--- Start of Recorded data ---
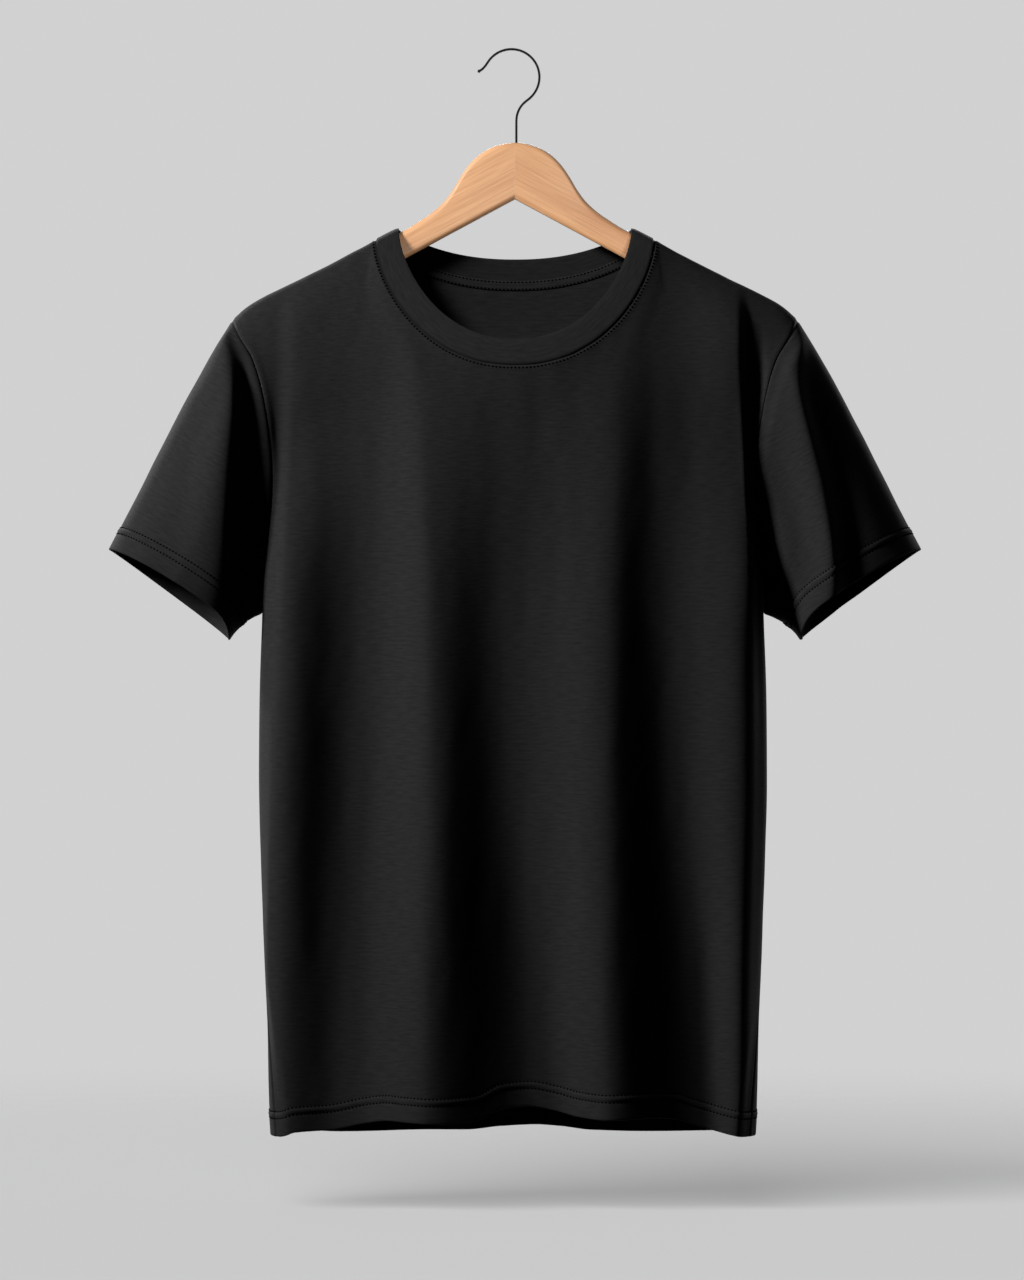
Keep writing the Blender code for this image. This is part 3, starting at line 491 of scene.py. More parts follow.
def sleeve_grid(side, front, back):
    """A sleeve as rings, from the armhole to the cuff. Each ring runs from the shoulder round the front to
    the armpit and back up behind. side is -1 for the left sleeve and 1 for the right."""
    own = {name: values[SLEEVE_FOLDS["side"].index(side)] for name, values in SLEEVE_FOLDS.items()}
    column = 0 if side < 0 else -1
    last = ARMHOLE_ROWS
    armhole = np.concatenate([front[: last + 1, column], back[last - 1 : 0 : -1, column]])
    angles = np.linspace(0, math.pi, last + 1)
    around = np.concatenate([angles, 2 * math.pi - angles[last - 1 : 0 : -1]])
    face = np.where(np.sin(around) >= 0, -1, 1)
    fall = np.where(around <= math.pi, around, 2 * math.pi - around)

    slant = np.array([-math.cos(CUFF_SLANT) * side, 0, -math.sin(CUFF_SLANT)])
    raise_way = np.array([-math.sin(CUFF_SLANT) * side, 0, math.cos(CUFF_SLANT)])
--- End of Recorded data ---
Directive
Reproduce the entire listing word for word.

Correct answer
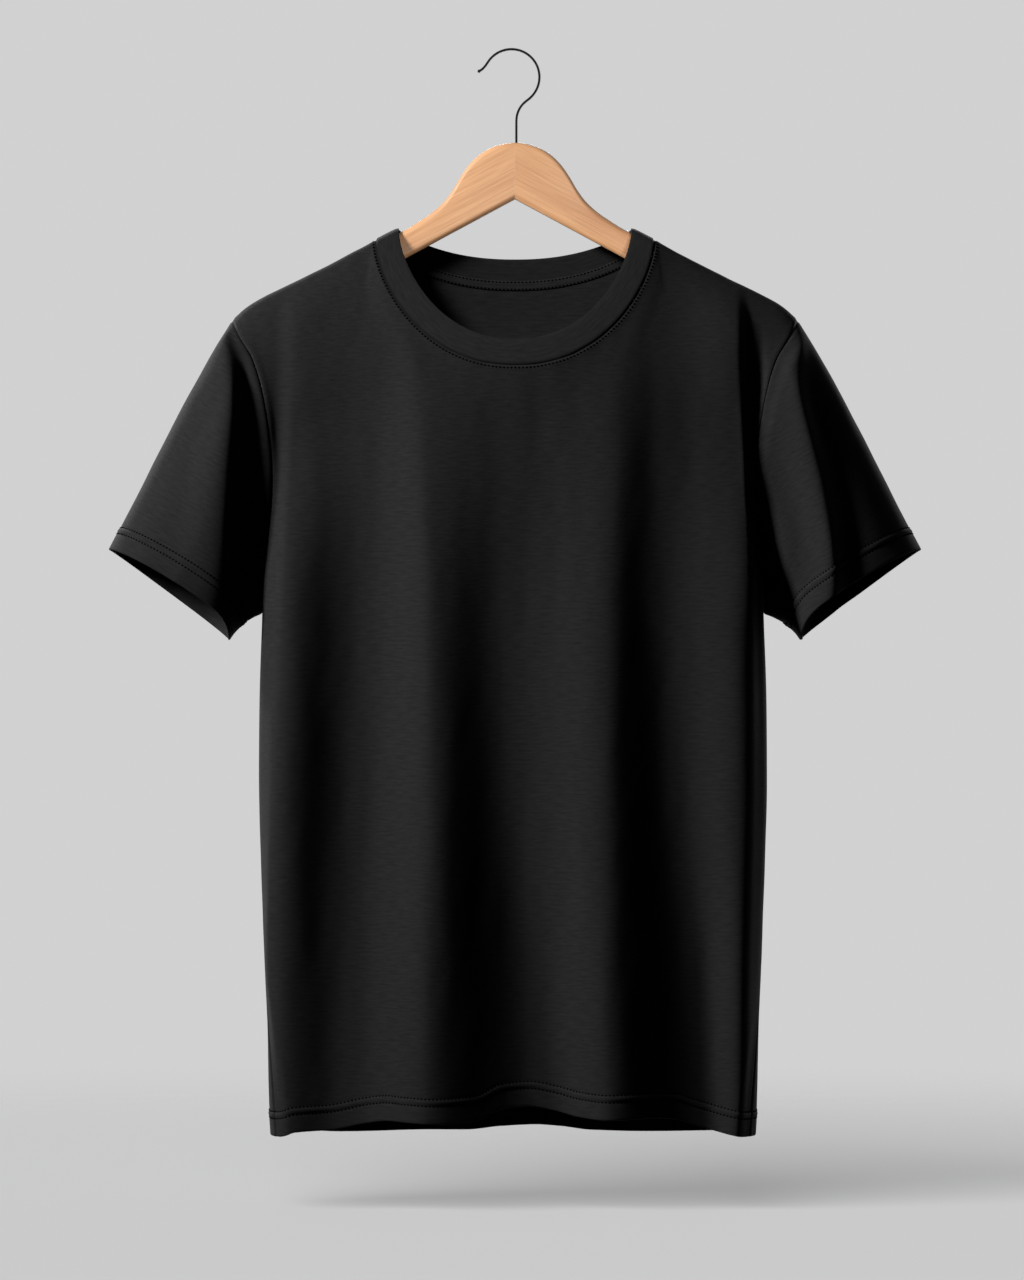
Keep writing the Blender code for this image. This is part 3, starting at line 491 of scene.py. More parts follow.
def sleeve_grid(side, front, back):
    """A sleeve as rings, from the armhole to the cuff. Each ring runs from the shoulder round the front to
    the armpit and back up behind. side is -1 for the left sleeve and 1 for the right."""
    own = {name: values[SLEEVE_FOLDS["side"].index(side)] for name, values in SLEEVE_FOLDS.items()}
    column = 0 if side < 0 else -1
    last = ARMHOLE_ROWS
    armhole = np.concatenate([front[: last + 1, column], back[last - 1 : 0 : -1, column]])
    angles = np.linspace(0, math.pi, last + 1)
    around = np.concatenate([angles, 2 * math.pi - angles[last - 1 : 0 : -1]])
    face = np.where(np.sin(around) >= 0, -1, 1)
    fall = np.where(around <= math.pi, around, 2 * math.pi - around)

    slant = np.array([-math.cos(CUFF_SLANT) * side, 0, -math.sin(CUFF_SLANT)])
    raise_way = np.array([-math.sin(CUFF_SLANT) * side, 0, math.cos(CUFF_SLANT)])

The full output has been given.